On Monday, Alex Isenstadt of Politico offered some unsolicited advice to Republicans. Like so many elected Democrats in Congress these days, Mr. Isenstadt expressed concern for the long term political prospects of the Republican party.
Not surprisingly, Mr. Isenstadt’s advice to Republicans can be summed up in three words: stop being conservative.
Mr. Isenstadt attempted to persuade Republicans that the only way to achieve long term political success is by abandoning conservative principles. These are the sort of talking points we might expect to come from the director of communications of the Democratic National Committee, not a purportedly objective reporter, even at the notoriously left leaning Politico.
According to Isenstadt, “No one disputes Republicans used the once-a-decade redistricting process to lock in their House majority — almost certainly through 2014 and possibly until the next round of line-drawing in 2020. But the party could pay a steep price for that dominance.”
Isenstadt goes on to say, “Some top GOP strategists and candidates warn that the ruby red districts the party drew itself into are pushing House Republicans further to the right — narrowing the party’s appeal at a time when some GOP leaders say its future rests on the opposite happening.”
These are the same establishment Republicans who argued that passing the Gang of 8 bill would cause Hispanic voters to move from the Democratic party to the Republican party. Monday’s poll released by Latino Decisions, which shows Gang of 8 co-sponsor Marco Rubio fairs as poorly with Hispanics in 2013 after the Senate passed the Gang of 8 bill as Mitt Romney did in 2012, belies that canard.
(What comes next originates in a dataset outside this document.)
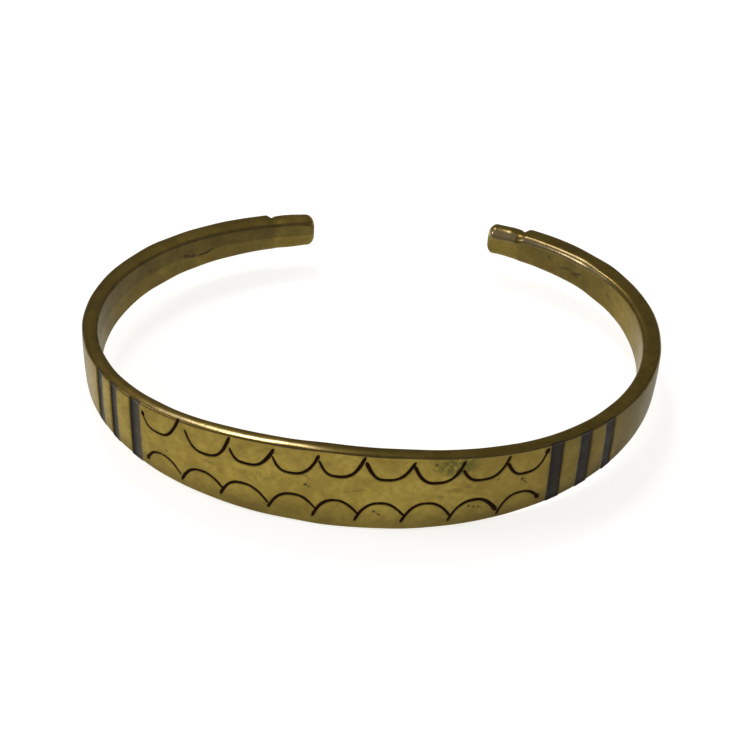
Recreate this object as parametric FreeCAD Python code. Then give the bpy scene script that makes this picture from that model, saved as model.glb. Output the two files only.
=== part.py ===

Isenstadt accurately notes, “Of the 234 House Republicans, just four now represent districts that favor Democrats, according to data compiled by The Cook Political Report.” This suggests that 230 of these seats would be difficult for a Democrat to win. Since either party needs 218 seats to have a majority in the 435 member House of Representatives, these reliably Republican districts should give the Republican party reason to be confident in its electoral future, right?
Not according to Isenstadt.
Because most Republican members of the House represent districts that are predominantly Republican, they have little to fear from a Democrat challenger in the general election, but have much to fear from a more conservative challenger in the Republican primary, Isenstadt argues. As a result, they are forced to take positions that are “too conservative,” thereby preventing them from embracing more liberal policies.
Isenstadt cites Matt Schlapp, a former political director in the George W. Bush White House, who said, “You want to be sensitive to the district, but you also need to be cognizant of how your party is going to be successful over time.”
Then there’s this gem, in which Isenstadt reveals the purpose of his article: “While top party hands from Haley Barbour to Jeb Bush to Karl Rove have urged the party to embrace immigration reform, many House conservatives just aren’t buying it. Some are even warning Boehner that his speakership will be on the line if he brings a measure to the floor that lacks support of a majority of Republicans — the speaker has promised not to. “
Finally, Isenstadt offers the obligatory citation of the RNC “autopsy report” that most conservatives considered “DOA.” Isenstadt notes that the report “said the GOP is viewed as ‘scary,’ ‘narrow-minded’ and the party of ‘stuffy old men.’ It urged the party to take steps to be seen as more tolerant of gays and advised Republicans to take up the mantle of immigration reform.”
Mr. Isenstadt’s article is merely the first of many similar articles that will appear in the liberal media over the next three years in which they will attempt to persuade Republicans to nominate a non-conservative for President in 2016. There’s only one reason they want Republicans to do this. They know that only a conservative Republican candidate can win in 2016, and they want to guarantee a Democrat in the White House in 2016, 2020, and beyond.